New York-based NGO Parley for the Oceans has gained a reputation for collaborations with international brands to use plastic reclaimed from the Ocean to produce shoes, sunglasses or bags. In the Maldives, its role goes much further, being responsible for an extensive environmental education program in schools across the country as well as taking charge of the growing amounts of segregated plastic it processes and exports for recycling in Taiwan.
Can the Maldives become a zero-waste country as some political leaders and organizations suggest?
There is a lot to be done before that could be considered as a realistic outcome. Stating that burning waste to produce power is “zero-waste” is misleading. Co-incineration is not an environmentally friendly solution in itself. Furthermore, there is a considerable amount of waste produced in the Maldives that is not accounted for in official statistics. The drive for sustainability needs to start at home. People are not aware of just how much plastic they use, and with more tourists than locals coming to the Maldives every year, education becomes even more challenging. Today, tourists actually produce more waste than Maldivians. The sustainability laws are outdated and need to be revamped. I would say that today more than 200 metric tons of garbage, mostly food waste, is dumped in the ocean every day in the Maldives. Only when these issues are addressed with efficient solutions can we start contemplating moving towards a zero-waste society.

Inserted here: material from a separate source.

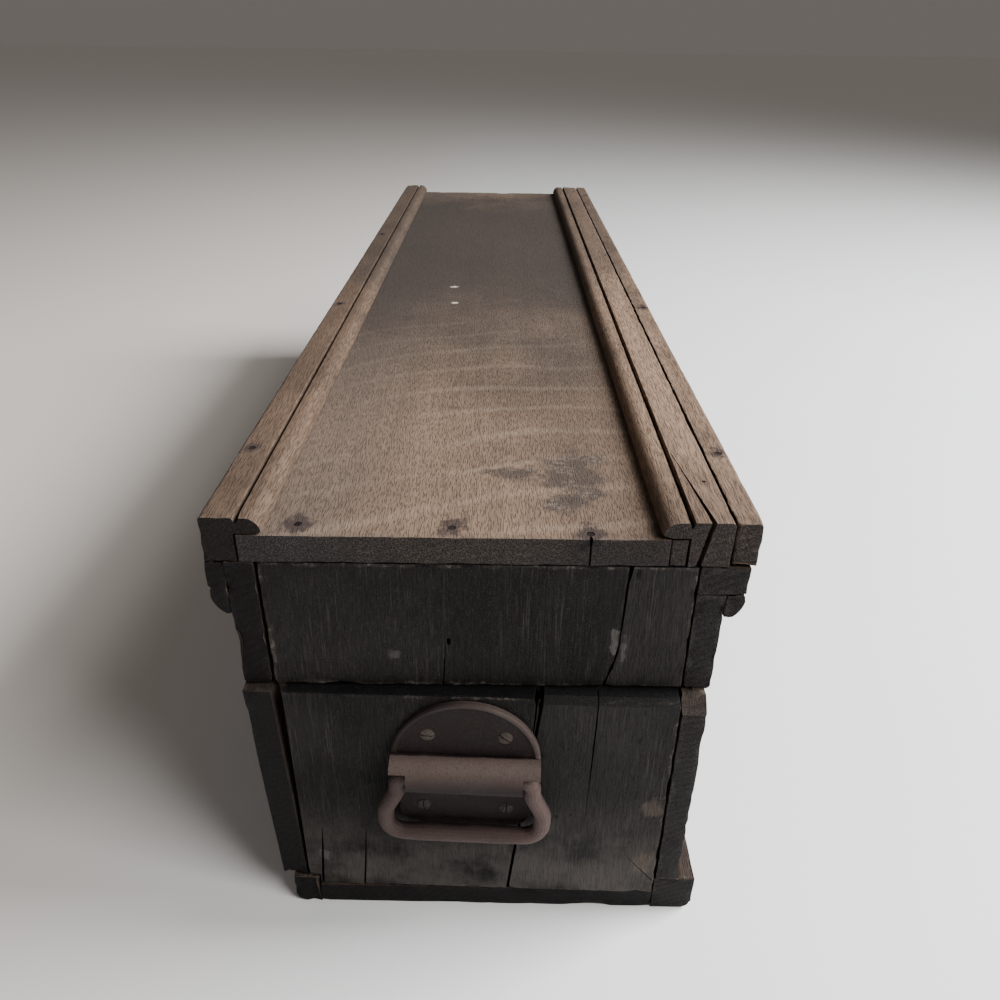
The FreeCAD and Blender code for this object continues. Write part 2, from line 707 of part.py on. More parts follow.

We have so much support from the international community that could help us establish small processing centers in every island, rather than a centralized system. If we had a wood shredder, a food digester, and a recycling storage point in every island, we would bypass the need for daily transport of waste to Thilafushi and save considerable resources.
How is Parley addressing the need for education regarding environmental sustainability?
Our education program spans on several levels. We do reef education, where we try to bring children closer to the ocean and make them understand the impact of human pollution. We have a plastic segregation program in over 75 schools across the Maldives, which we collect and export for recycling in Taiwan. We are also collaborating with nearly 40 resorts, collecting plastic and promoting consumption reduction. Unfortunately, in the resorts, most of the efforts are made in “front of the house”, where tourists are located. However, there are more staff than visitors, and many times these same plastic reduction policies are not followed in the “back of the house”, where the staff stays. We do many training and education programs with resort staff. It is not just about the processes themselves, but also a matter of mentality that will teach people that it is wrong to throw cigarette buds or garbage in the ocean. When these people move out of the resorts, they can also share that message in their home islands.
We are also addressing the corporate world, particularly the construction sector, which has a lot of staff and consumes a lot of materials that create loads of waste. We are trying to tackle the issue on every front. In time, I want also to have education programs for the tourists, so we can also export environmental consciousness.
What needs to change regarding the country’s environmental regulation?
There is much to be addressed, but we are particularly focused on lobbying for new regulation regarding packaging laws.
We need to set up import policies that promote sustainable packaging. It doesn’t have to happen overnight. We can set up a progressive plan with a ten-year target to phase out non-sustainable packaging. With the right promotion incentives, this should not be difficult to do. We have spoken to suppliers, and they have confirmed the willingness to change the packaging of their products since the market is big enough to justify the cost. It’s a matter of making the importers shift gears on their standards. That will have to come from social demand, which in turn needs to be promoted by education and social leadership.
However, the issue is not just imports, but also local production. There is a policy from the ministry of health that states that food needs to be packed in plastic for health reasons. So even if a producer wants to use food grade paper to package the food, they would have to package that paper in plastic. So it is necessary to review some of the legal rules to adapt them to more sustainable solutions.